アイデアが思いつかない」「企画が通らない」「頑張っても成果が出ない」と悩む方は多くいます。その悩みを解決するために「個人のセンス」も「やみくもな努力」も必要ありません。人に認められている「優れたアイデア」から自分の脳内に「再現性のある回路」をつくればいいのです。『発想の回路 人を動かすアイデアがラクに生まれる仕組み』の著者、クリエイティブディレクター中川諒氏による「いつも結果を出す人」の秘伝の思考技術を紹介します。

「才能のない人」が「評価される人」になったエクセルの使い方Photo: Adobe Stock

他人は何を高く評価するのか理解する

「どうして自分の企画は通らないんだろう」

仕事で企画を求められて必死に考えたものの、なかなか採用されない。

自分はおもしろいと思っているのに、周りは全然共感してくれない。

こんなモヤモヤを抱えている人は多いのではないでしょうか?

同僚や後輩は次々と企画を実現しているのに、自分の案が採用されない。苦しいし、焦りますよね。

自分には才能がないのではないか。この仕事に自分は向いていないのではないだろうか。自分を信じてあげられなくなってしまいます。

入社7年目までのわたしがまさにこの状態でした。モチベーションはあるのに成果が出ないと、どう頑張っていいか分からなくなってしまいます。

自分のアイデアが通用しない。

わたしが広告の仕事をはじめて直面した一番大きな壁でした。

案はたくさんつくるものの、自分の企画はクライアントはもちろん、社内でさえも選ばれない。

つまりわたしは「合意」がとれませんでした。

今思うとその理由は明確です。このときわたしは、アイデアと企画の違いなんて、これっぽっちも分かっていなかったのです。

つまり、自分の「おもしろい」は満たしていても、みんなの「おもしろい」が一体何なのか分かっていなかったのです。

周りの人たちがいいと思うポイントを理解していないことが、わたしの企画が通らない一番の要因でした。

他人に評価されるポイントをエクセルにまとめる

他人が何をおもしろいと感じるか分からない。

そこでわたしがやったことは、他人が何をおもしろいと感じているかを徹底的に分析することでした。

広告の受賞作品をエクセルでリスト化して、それを企画のパターンごとにラベル付けしていったのです。

そこからわたしの企画は少しずつ通るようになりました。

知らず知らずのうちに、みんなの「おもしろい」の回路が自分にインストールされていったのです。

アイデアは自分の頭で考えて、企画は他人の頭でチェックする必要があります。

アイデアは自分勝手でいいけれど、企画には思いやりが必要なのです。

つまり、他人の思考回路が抜け落ちていると、自分のアイデアの電球は相手には光って見えません。
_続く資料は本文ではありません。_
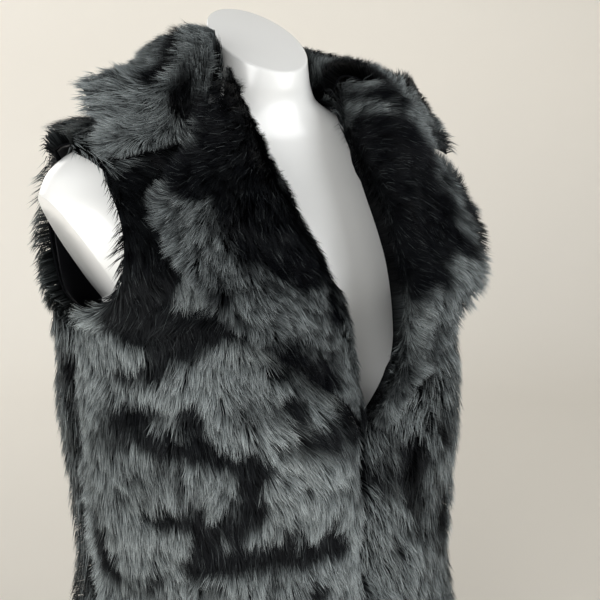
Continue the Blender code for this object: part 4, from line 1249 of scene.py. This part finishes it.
def fur_material():
    """Colour from the root to the tip, for a dark tuft and for a grey one, mixed by its tone."""
    material, nodes, links, shader = node_material("faux_fur_pile", 0.50, 0.06)
    uv = nodes.new("ShaderNodeUVMap")
    uv.uv_map = "OFBake"
    split = nodes.new("ShaderNodeSeparateXYZ")
    links.new(uv.outputs["UV"], split.inputs[0])
    mix = nodes.new("ShaderNodeMix")
    mix.data_type = "RGBA"
    for socket, stops in (("A", FUR_DARK), ("B", FUR_LIGHT)):
        shade = ramp(nodes, stops)
        links.new(split.outputs["Y"], shade.inputs["Fac"])
        links.new(shade.outputs["Color"], mix.inputs[socket])
    links.new(split.outputs["X"], mix.inputs["Factor"])
    links.new(mix.outputs["Result"], shader.inputs["Base Color"])
    return material


def grained_material(name, colour, roughness, gloss, grain, tints, relief, coat=(0.0, 0.03)):
    """A fine grain in the colour and the relief: satin, backing or moulded plastic."""
    material, nodes, links, shader = node_material(name, roughness, gloss)
    coordinates = nodes.new("ShaderNodeTexCoord")
    noise_node = nodes.new("ShaderNodeTexNoise")
    bump = nodes.new("ShaderNodeBump")
    links.new(coordinates.outputs["Object"], noise_node.inputs["Vector"])
    shade = ramp(nodes, [(place, tuple(tint * v for v in colour)) for place, tint in tints])
    links.new(noise_node.outputs["Fac"], shade.inputs["Fac"])
    links.new(shade.outputs["Color"], shader.inputs["Base Color"])
    links.new(noise_node.outputs["Fac"], bump.inputs["Height"])
    links.new(bump.outputs["Normal"], shader.inputs["Normal"])
    noise_node.inputs["Scale"].default_value, noise_node.inputs["Detail"].default_value = grain
    bump.inputs["Strength"].default_value, bump.inputs["Distance"].default_value = relief
    shader.inputs["Coat Weight"].default_value, shader.inputs["Coat Roughness"].default_value = coat
    return material


# Ramps from root to tip for the dark fur and the grey fur: the roots darkened with painted shade deep in the
# pile, and the grey fur's tips brightened with painted highlight where the strands catch the light
FUR_DARK = (
    (0.0, (0.0006, 0.0007, 0.0010)),
    (0.5, (0.0010, 0.0012, 0.0019)),
    (1.0, (0.0024, 0.0030, 0.0054)),
)
FUR_LIGHT = (
    (0.0, (0.0040, 0.0047, 0.0052)),
    (0.35, (0.0480, 0.0550, 0.0580)),
    (0.7, (0.2450, 0.2760, 0.2820)),
    (1.0, (0.6000, 0.6600, 0.6680)),
)


def torso_loops():
    """Rings of the form from its base up, with the cap tilted and its rim rounded."""
    heights = np.concatenate([
        np.linspace(BASE_Z, 0.48, 26),
        np.linspace(0.486, CAP_Z - CAP_RIM_DOWN, 70),
        CAP_Z - CAP_RIM_DOWN + CAP_RIM_DOWN * np.sin(np.linspace(0, math.pi / 2, 7)[1:]),
    ])
    angles = np.linspace(0, 2 * math.pi, 96, endpoint=False)
    loops = []
    for z in heights:
        ring = TORSO.at(angles, np.full(angles.shape, z))
        tilt = math.tan(math.radians(CAP_SLOPE)) * smooth_step((z - 0.70) / (CAP_Z - 0.70))
        centre = np.array([0.0, smooth_columns(TORSO_RINGS, z)[3]])
        rounding = CAP_RIM_IN * (1 - round_profile(CAP_Z - z, CAP_RIM_DOWN))
        away = ring[:, :2] - centre
        ring[:, :2] = away * (1 - rounding / np.linalg.norm(away, axis=1))[:, None] + centre
        ring[:, 2] += tilt * (ring[:, 1] - centre[1])
        loops.append(ring)
    return np.array(loops)


def modified(target, kind, **settings):
    """The object with a modifier put into its mesh."""
    modifier = target.modifiers.new("change", kind)
    for key, value in settings.items():
        setattr(modifier, key, value)
    with bpy.context.temp_override(object=target, active_object=target):
        bpy.ops.object.modifier_apply(modifier="change")


def make_torso(material):
    """The form's smooth shell, with both arms cut off by a slanted plane."""
    torso = new_object("torso_form", *solid_from_loops(torso_loops()), material)
    (x0, z0), (x1, z1) = ARM_CUT_LOW, ARM_CUT_HIGH
    slope = (x1 - x0) / (z1 - z0)
    sides = [(0, 1, 2, 3), (7, 6, 5, 4), (0, 4, 5, 1), (1, 5, 6, 2), (2, 6, 7, 3), (3, 7, 4, 0)]
    for side in (1, -1):
        corners = []
        for y in (-CUTTER_HALF_DEPTH, CUTTER_HALF_DEPTH):
            lean = y * ARM_CUT_TURN
            inner = (x0 - lean, z0), (x0 + CUTTER_UP * slope - lean, z0 + CUTTER_UP)
            for x, z in (*inner, (CUTTER_OUT, z0 + CUTTER_UP), (CUTTER_OUT, z0)):
                corners.append((side * x, y, z))
        mesh = bpy.data.meshes.new("arm_cutter")
        mesh.from_pydata(corners, [], sides)
        cutter = placed("arm_cutter", mesh)
        made = bmesh.new()
        made.from_mesh(mesh)
        bmesh.ops.recalc_face_normals(made, faces=made.faces)
        made.to_mesh(mesh)
        made.free()
        modified(torso, "BOOLEAN", object=cutter, operation="DIFFERENCE", solver="EXACT")
        bpy.data.objects.remove(cutter)
    limit = math.radians(35)
    modified(torso, "BEVEL", width=FORM_BEVEL, segments=2, limit_method="ANGLE", angle_limit=limit)
    torso.data.shade_smooth()
    torso.data.set_sharp_from_angle(angle=math.radians(40))
    return torso


def fur_look(**changes):
    """Settings of the pile, in metres and shares, with any changes for one panel."""
    return SimpleNamespace(**{**FUR_LOOK, **changes})


def tone_rule(table, base, seed):
    """How grey each tuft is: a base, soft seeded patches, and the listed patches."""

    def rule(foot, tuft, wisp):
        # The split of grey and dark tufts stands in part for the fur's own tones and in part for painted
        # sheen and painted shade
        broad = 0.70 * noise(foot, 0.052, seed) + 0.50 * noise(foot, 0.024, seed + 1)
        placed_tone = patch_tone(foot, table)
        edge = 0.35 * noise(foot, 0.011, seed + 2) + 0.30 * (tuft - 0.5) + 0.20 * (wisp - 0.5)
        open_share = smooth_step((broad + 1.5 * placed_tone + edge + DARK_SHARE) / 0.75)
        value = base + 0.24 * broad + 0.46 * (wisp - 0.5) + 0.16 * (tuft - 0.5)
        value = value + 0.25 * np.maximum(placed_tone, 0)
        return np.maximum(value, 0.08) * (DARK_FLOOR + (1 - DARK_FLOOR) * open_share)

    return rule


def lamp(light, place, aim):
    """A light at a place, turned towards its aim."""
    made = placed(light.name, light)
    made.location = place
    x, y, z = unit(np.array(aim) - np.array(place))
    made.rotation_euler = (math.acos(-z), 0.0, math.atan2(x, -y) + math.pi)


def backdrop():
    """A pale floor that curves up into a wall behind the part."""
    wall, _, _, shader = node_material("studio_backdrop", 0.95, 0.1)
    shader.inputs["Base Color"].default_value = (0.80, 0.765, 0.700, 1)
    profile = [(-FLOOR_REACH, 0.0), (WALL_START, 0.0)]
    for turn in np.radians(np.arange(1, 9) * 90 / 8):
        profile.append((WALL_START + WALL_TURN * math.sin(turn), WALL_TURN * (1 - math.cos(turn))))
    profile.append((WALL_START + WALL_TURN, 6.0))
    points = [(x, y, z) for x in (-FLOOR_REACH, FLOOR_REACH) for y, z in profile]
    n = len(profile)
    floor = bpy.data.meshes.new("studio_floor")
    floor.from_pydata(points, [], [(k, k + 1, n + k + 1, n + k) for k in range(n - 1)])
    floor.materials.append(wall)
    floor.shade_smooth()
    made = placed("studio_floor", floor)
    made.rotation_euler = (0, 0, CAMERA_HEADING)
    made.location = (0, 0, -0.0005)


def studio():
    """Soft lights, the room's own light and the camera."""
    world = bpy.data.worlds.new("studio_world")
    world.use_nodes = True
    nodes, links = world.node_tree.nodes, world.node_tree.links
    coordinates = nodes.new("ShaderNodeTexCoord")
    split = nodes.new("ShaderNodeSeparateXYZ")
    sky = ramp(nodes, SKY)
    links.new(coordinates.outputs["Generated"], split.inputs[0])
    links.new(split.outputs["Z"], sky.inputs["Fac"])
    links.new(sky.outputs["Color"], nodes["Background"].inputs["Color"])
    nodes["Background"].inputs["Strength"].default_value = 1.0
    bpy.context.scene.world = world
    for name, place, size, power, colour in LIGHTS:
        light = bpy.data.lights.new(name, "AREA")
        light.shape, light.size, light.energy, light.color = "DISK", size, power, colour
        lamp(light, place, LIGHT_AIM)
    beam = bpy.data.lights.new("wall_light", "SPOT")
    beam.energy, beam.spot_size, beam.spot_blend = WALL_WATTS, math.radians(95), 1.0
    beam.shadow_soft_size = 0.3
    lamp(beam, WALL_LIGHT, WALL_AIM)

    lens = bpy.data.cameras.new("photo_camera")
    lens.lens = CAMERA_FOCAL_PIXELS * SENSOR_WIDTH / IMAGE_PIXELS
    lens.sensor_width = SENSOR_WIDTH
    lens.clip_start = 0.01
    camera = placed("photo_camera", lens)
    camera.location = CAMERA_PLACE
    camera.rotation_euler = (math.radians(90 - CAMERA_PITCH), 0, CAMERA_HEADING)
    bpy.context.scene.camera = camera
    bpy.context.scene.view_settings.view_transform = "Standard"


CAMERA_AZIMUTH = math.radians(-32.0)
CAMERA_DISTANCE = 1.0
CAMERA_PLACE = (
    math.sin(CAMERA_AZIMUTH) * CAMERA_DISTANCE,
    -math.cos(CAMERA_AZIMUTH) * CAMERA_DISTANCE,
    0.712,
)
CAMERA_PITCH = 10.2
CAMERA_FOCAL_PIXELS = 1115.0
CAMERA_AXIS_COLUMN = 259.5
IMAGE_PIXELS = 600.0
SENSOR_WIDTH = 36.0
CAMERA_HEADING = CAMERA_AZIMUTH - math.atan((IMAGE_PIXELS / 2 - CAMERA_AXIS_COLUMN) / CAMERA_FOCAL_PIXELS)

FLOOR_REACH = 7.0
# Where the floor starts to curve up behind the form, and the radius of the curve
WALL_START = 1.60
WALL_TURN = 0.80
# A spot that lights the floor and wall behind the form alone
WALL_LIGHT = (0.7, 1.0, 2.6)
WALL_AIM = (0.8, 2.2, 0.2)
WALL_WATTS = 28.0
LIGHT_AIM = (0.0, 0.0, 0.5)
# The room's light by the sine of its elevation
SKY = (
    (0.0, (0.84, 0.825, 0.805)),
    (0.30, (0.50, 0.495, 0.485)),
    (0.70, (0.16, 0.16, 0.157)),
)
# Name, place, size, watts, colour
LIGHTS = (
    ("key_light", (-2.0, -1.8, 1.25), 1.4, 31.0, (1.0, 0.995, 0.98)),
    ("fill_light", (1.4, -2.2, 0.95), 1.8, 38.0, (0.98, 0.99, 1.0)),
    ("low_light", (-2.1, -0.6, 0.50), 1.8, 22.0, (1.0, 0.99, 0.97)),
    ("back_light", (-0.4, 2.4, 1.50), 1.8, 17.0, (1.0, 1.0, 1.0)),
)


def main():
    pile = fur_material()
    cloth = ((0.3, 0.7), (0.7, 1.3))
    backing = grained_material("fur_backing", BACKING_COLOUR, 0.90, 0.05, (900.0, 3.0), cloth, (0.25, 0.0006))
    satin = grained_material("black_satin", SATIN_COLOUR, 0.36, 0.35, (1600.0, 3.0), cloth, (0.10, 0.0006))
    moulded = ((0.2, 0.985), (0.8, 1.0))
    plastic = grained_material(
        "moulded_plastic", PLASTIC_COLOUR, 0.26, 0.5, (26.0, 2.0), moulded, (0.05, 0.001), (0.35, 0.12)
    )
    torso = make_torso(plastic)
    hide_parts("display_torso")

    # Base tones by piece: the front's grey is set lighter than the collar's and the lapels', in part painted
    # light and shade on the same fur
    lapel_tone = tone_rule(LAPEL_PATCHES, 0.38, 302)
    left, right = lapel_sheets(1, 44, 26), lapel_sheets(-1, 44, 26)
    neck = collar_sheets(34, 66)
    # Points along the lapels' outer edges and the collar's fall, beside which the body's pile is lowered and
    # darkened with painted shade
    over = np.concatenate([left.root[20::2, -1], right.root[20::2, -1], neck.root[0, ::2]])
    back = fur_look(tone=tone_rule((), 0.55, 304), width=0.0010, weight=back_first)
    front = {"tone": tone_rule(BODY_PATCHES, 0.82, 301), "over": over, "narrow": 0.9}
    short = {"length": 0.0125, "width": 0.00058, "wisp": 0.0036, "loft": 1.0, "narrow": 0.9}
    lapel = {"lean": 0.5, "tone": lapel_tone, **short}
    collar = fur_look(swirl=1.5, tone=tone_rule(COLLAR_PATCHES, 0.52, 303), least=0.008, **short)
    plans = (
        ("back_panel", body_sheets("back", 1, 56, 44), 50000, 1, back),
        ("left_front", body_sheets("front", 1, 56, 26), 42000, 1, fur_look(**front)),
        ("right_front", body_sheets("front", -1, 56, 26), 96000, 2, fur_look(weight=visible_first, **front)),
        ("left_lapel", left, 28000, 1, fur_look(least=0.009, droop=0.1, tips=2.5, **lapel)),
        ("right_lapel", right, 32000, 1, fur_look(least=0.007, droop=0.3, **lapel)),
        ("collar", neck, 54000, 1, collar),
    )
    for seed, (node, sheets, count, pieces, look) in enumerate(plans):
        shell = cloth_shell(f"{node}_backing", sheets.root, sheets.outward, BACKING_WALL, backing)
        fur = grow_fur(f"{node}_fur", sheets, count, pieces, 1000 + 100 * seed, look, pile)
        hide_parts(node)
        state_cut(node, sheets.root)
        if node in LININGS:
            inner, outward = sheets.lining[1:-1, 1:-1], sheets.outward[1:-1, 1:-1]
            liner = cloth_shell(f"{LININGS[node]}_satin", inner, outward, LINING_WALL, satin)
            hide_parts(LININGS[node])
            state_cut(LININGS[node], inner)
    backdrop()
    studio()


def state_cut(node, sheet):
    """Prints the node's name and its sheet's size laid flat."""
    wide, tall, area = flat_size(sheet)
    area = min(area, wide * tall)
    print("cut", node, round(wide, 3), round(tall, 3), round(area, 4))


def visible_first(points):
    """More blades where the pile is seen close to."""
    return 0.55 + 0.45 * smooth_step((points[..., 2] - 0.24) / 0.08)


def back_first(points):
    """More blades at the sides and shoulders than over the middle of the back."""
    side = smooth_step((np.abs(points[..., 0]) - 0.10) / 0.05)
    return 0.6 + 0.8 * side * smooth_step((points[..., 2] - 0.30) / 0.1)


main()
アイデアの電球のカタチがどれだけユニークで美しかったとしても、アイデアの段階ではまだその電球は光らないのです。

せっかくつくった電球に世の中を照らす光を灯すためには、回路が必要でした。

この作業を通してわたしは、アイデアの電球が光っている企画には一定の法則があると考えるようになりました。

電球が点灯していない企画には、通電していない原因が何かしらあるのです。
いい企画をつくる作業の99%はこの回路をつくる作業です。

いい回路さえあれば、スイッチを入れるだけでアイデアの電球は光り輝きます。